DATASET SECTION:
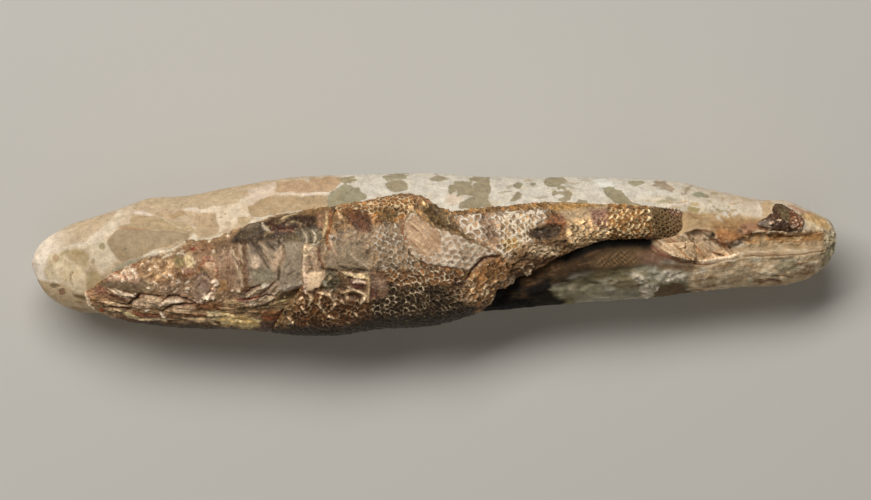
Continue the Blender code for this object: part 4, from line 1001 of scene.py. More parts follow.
    area("-49.7,-6 -48.9,-4.5 -47.6,-3.7 -46.6,-4.3 -45.7,-5.5 -46.2,-7.4 -47.2,-8.9 -48.9,-9.3 -49.9,-8.3",
         0.3, "#9e8674", height=0.5, calm=0.6)
    line("-49.5,-5.3 -48.7,-4.3 -47.6,-3.8 -46.6,-4.3 -45.7,-5.5", 0.3, "#624c40", height=-0.2)
    area("-48.7,-6 -47.4,-5.3 -46.6,-6.2 -47.2,-7.6 -48.5,-7.8", 0.4, "#ac9686", cover=0.8)
    line("-48.9,-6.6 -47.6,-5.3 -46.4,-6.2", 0.3, "#7a6454", height=-0.1)
    area("-46.2,-5.5 -44.5,-4.9 -44.7,-7 -45.7,-9.1 -47.8,-10.1 -49.5,-9.7 -49.5,-9.3 -47.4,-8.9 -45.9,-7.4",
         0.3, "#ba9e86", lumps=(0.6, 0.6))
    skin.beads("-45.5,-5.5 -45.3,-7 -46.2,-8.5 -47.6,-9.7 -49.1,-9.7", 26, 0.42, 64, 0.35, colour="#f0deca",
               height=0.25)
    veins("-44.3,2.4 -37.6,3 -37.2,-8.3 -43.4,-9.1", (5, 0.7), 0.28, "#7e5e48", 80, 69)
    line("-41.3,0.9 -40.7,-1.6 -39.9,-4.3 -39.5,-6.6", 0.42, "#c8b29a", height=0.25)
    line("-40.1,2.8 -39.7,0.5 -39.3,-1.6", 0.36, "#bca68e", height=0.2)
    for fleck in ((-41.6, -7.4), (-40.3, -7.5), (-45.5, 0.7), (-31.3, 2.8), (-42.6, 3.9), (-46.4, 3.0)):
        oval(fleck, (0.36, 0.3), 30, 0.12, "#ead6bc", height=0.15)
    line("-41.3,-0.3 -40.5,-1.6 -40.1,-2.8", 0.2, "#664c3a", height=-0.25)
    line("-39,3 -39,0.5 -38.4,-2.2 -37.8,-4.5", 0.28, "#62483a", height=-0.3)
    veins("-48.9,-9.9 -40.5,-9.3 -38.4,-10.8 -35.9,-12 -45.7,-12.4 -51,-11.2", (3, 0.6), 0.25, "#ceb08a", -6,
          70)
    area("-49.7,-9.9 -43.6,-9.9 -44.3,-11.6 -48.9,-11.6", 0.5, "#8a6242", lumps=(0.8, 0.25))
    area("-46.6,-12.7 -45.5,-11.8 -43.9,-12 -40.5,-12.7 -36.7,-13.5 -35.9,-15.2 -39.5,-15.4 -43.4,-14.7", 0.4,
         "#f2d090")
    veins("-47.2,-11.8 -41.6,-12 -35.9,-13.7 -35.5,-15.4 -45.7,-15", (4, 0.4), 0.2, "#ffeebe", -18, 71)
    oval((-45.3, -12.7), (1.4, 0.9), 0, 0.3, "#e8d4b0", lumps=(0.6, 0.3))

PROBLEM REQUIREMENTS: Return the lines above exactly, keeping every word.

EXPECTED ANSWER:
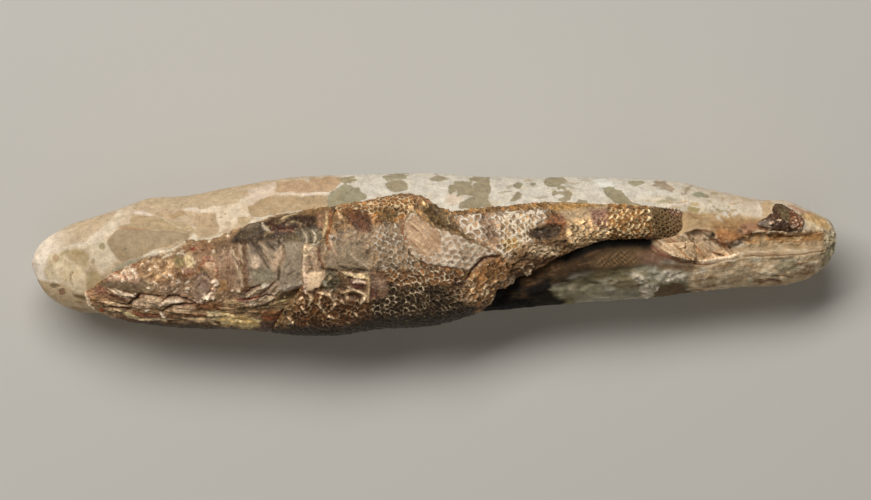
Continue the Blender code for this object: part 4, from line 1001 of scene.py. More parts follow.
    area("-49.7,-6 -48.9,-4.5 -47.6,-3.7 -46.6,-4.3 -45.7,-5.5 -46.2,-7.4 -47.2,-8.9 -48.9,-9.3 -49.9,-8.3",
         0.3, "#9e8674", height=0.5, calm=0.6)
    line("-49.5,-5.3 -48.7,-4.3 -47.6,-3.8 -46.6,-4.3 -45.7,-5.5", 0.3, "#624c40", height=-0.2)
    area("-48.7,-6 -47.4,-5.3 -46.6,-6.2 -47.2,-7.6 -48.5,-7.8", 0.4, "#ac9686", cover=0.8)
    line("-48.9,-6.6 -47.6,-5.3 -46.4,-6.2", 0.3, "#7a6454", height=-0.1)
    area("-46.2,-5.5 -44.5,-4.9 -44.7,-7 -45.7,-9.1 -47.8,-10.1 -49.5,-9.7 -49.5,-9.3 -47.4,-8.9 -45.9,-7.4",
         0.3, "#ba9e86", lumps=(0.6, 0.6))
    skin.beads("-45.5,-5.5 -45.3,-7 -46.2,-8.5 -47.6,-9.7 -49.1,-9.7", 26, 0.42, 64, 0.35, colour="#f0deca",
               height=0.25)
    veins("-44.3,2.4 -37.6,3 -37.2,-8.3 -43.4,-9.1", (5, 0.7), 0.28, "#7e5e48", 80, 69)
    line("-41.3,0.9 -40.7,-1.6 -39.9,-4.3 -39.5,-6.6", 0.42, "#c8b29a", height=0.25)
    line("-40.1,2.8 -39.7,0.5 -39.3,-1.6", 0.36, "#bca68e", height=0.2)
    for fleck in ((-41.6, -7.4), (-40.3, -7.5), (-45.5, 0.7), (-31.3, 2.8), (-42.6, 3.9), (-46.4, 3.0)):
        oval(fleck, (0.36, 0.3), 30, 0.12, "#ead6bc", height=0.15)
    line("-41.3,-0.3 -40.5,-1.6 -40.1,-2.8", 0.2, "#664c3a", height=-0.25)
    line("-39,3 -39,0.5 -38.4,-2.2 -37.8,-4.5", 0.28, "#62483a", height=-0.3)
    veins("-48.9,-9.9 -40.5,-9.3 -38.4,-10.8 -35.9,-12 -45.7,-12.4 -51,-11.2", (3, 0.6), 0.25, "#ceb08a", -6,
          70)
    area("-49.7,-9.9 -43.6,-9.9 -44.3,-11.6 -48.9,-11.6", 0.5, "#8a6242", lumps=(0.8, 0.25))
    area("-46.6,-12.7 -45.5,-11.8 -43.9,-12 -40.5,-12.7 -36.7,-13.5 -35.9,-15.2 -39.5,-15.4 -43.4,-14.7", 0.4,
         "#f2d090")
    veins("-47.2,-11.8 -41.6,-12 -35.9,-13.7 -35.5,-15.4 -45.7,-15", (4, 0.4), 0.2, "#ffeebe", -18, 71)
    oval((-45.3, -12.7), (1.4, 0.9), 0, 0.3, "#e8d4b0", lumps=(0.6, 0.3))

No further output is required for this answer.